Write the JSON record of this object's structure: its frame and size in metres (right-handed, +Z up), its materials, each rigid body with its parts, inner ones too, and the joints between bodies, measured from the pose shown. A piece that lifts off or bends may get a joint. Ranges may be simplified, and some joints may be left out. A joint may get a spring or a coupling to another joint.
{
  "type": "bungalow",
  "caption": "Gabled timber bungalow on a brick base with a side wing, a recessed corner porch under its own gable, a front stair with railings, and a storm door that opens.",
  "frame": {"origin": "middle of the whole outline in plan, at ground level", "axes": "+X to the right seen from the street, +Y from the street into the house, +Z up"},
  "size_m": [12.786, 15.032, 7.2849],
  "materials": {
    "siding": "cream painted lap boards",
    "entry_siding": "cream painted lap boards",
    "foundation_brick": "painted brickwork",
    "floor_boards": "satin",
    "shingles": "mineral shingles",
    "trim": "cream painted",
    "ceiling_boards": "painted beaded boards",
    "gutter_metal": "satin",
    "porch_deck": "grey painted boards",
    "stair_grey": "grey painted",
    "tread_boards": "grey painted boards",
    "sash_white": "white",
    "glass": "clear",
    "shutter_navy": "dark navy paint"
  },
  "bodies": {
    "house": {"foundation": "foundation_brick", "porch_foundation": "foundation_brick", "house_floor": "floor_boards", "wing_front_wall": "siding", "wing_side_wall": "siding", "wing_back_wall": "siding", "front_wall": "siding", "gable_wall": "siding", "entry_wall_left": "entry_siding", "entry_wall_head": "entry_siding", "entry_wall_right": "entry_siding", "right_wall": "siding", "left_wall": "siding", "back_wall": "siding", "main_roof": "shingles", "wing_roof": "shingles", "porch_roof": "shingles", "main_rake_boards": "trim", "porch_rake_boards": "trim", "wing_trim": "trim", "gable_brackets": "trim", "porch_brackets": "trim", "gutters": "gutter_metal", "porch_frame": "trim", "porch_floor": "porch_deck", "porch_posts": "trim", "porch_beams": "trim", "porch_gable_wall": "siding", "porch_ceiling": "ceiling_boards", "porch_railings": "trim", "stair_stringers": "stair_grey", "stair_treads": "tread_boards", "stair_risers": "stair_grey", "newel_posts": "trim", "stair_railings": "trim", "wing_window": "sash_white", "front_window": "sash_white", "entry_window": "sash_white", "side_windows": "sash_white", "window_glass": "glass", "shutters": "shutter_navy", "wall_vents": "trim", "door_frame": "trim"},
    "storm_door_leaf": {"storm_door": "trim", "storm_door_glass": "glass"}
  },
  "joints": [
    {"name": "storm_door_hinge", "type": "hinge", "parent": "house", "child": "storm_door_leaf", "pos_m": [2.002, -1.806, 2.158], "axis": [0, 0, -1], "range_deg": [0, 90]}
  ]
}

WRITTEN PROBLEM:
Pick out the lines that include the word "bodies" and write them out.

SOLUTION:
Write the JSON record of this object's structure: its frame and size in metres (right-handed, +Z up), its materials, each rigid body with its parts, inner ones too, and the joints between bodies, measured from the pose shown. A piece that lifts off or bends may get a joint. Ranges may be simplified, and some joints may be left out. A joint may get a spring or a coupling to another joint.
  "bodies": {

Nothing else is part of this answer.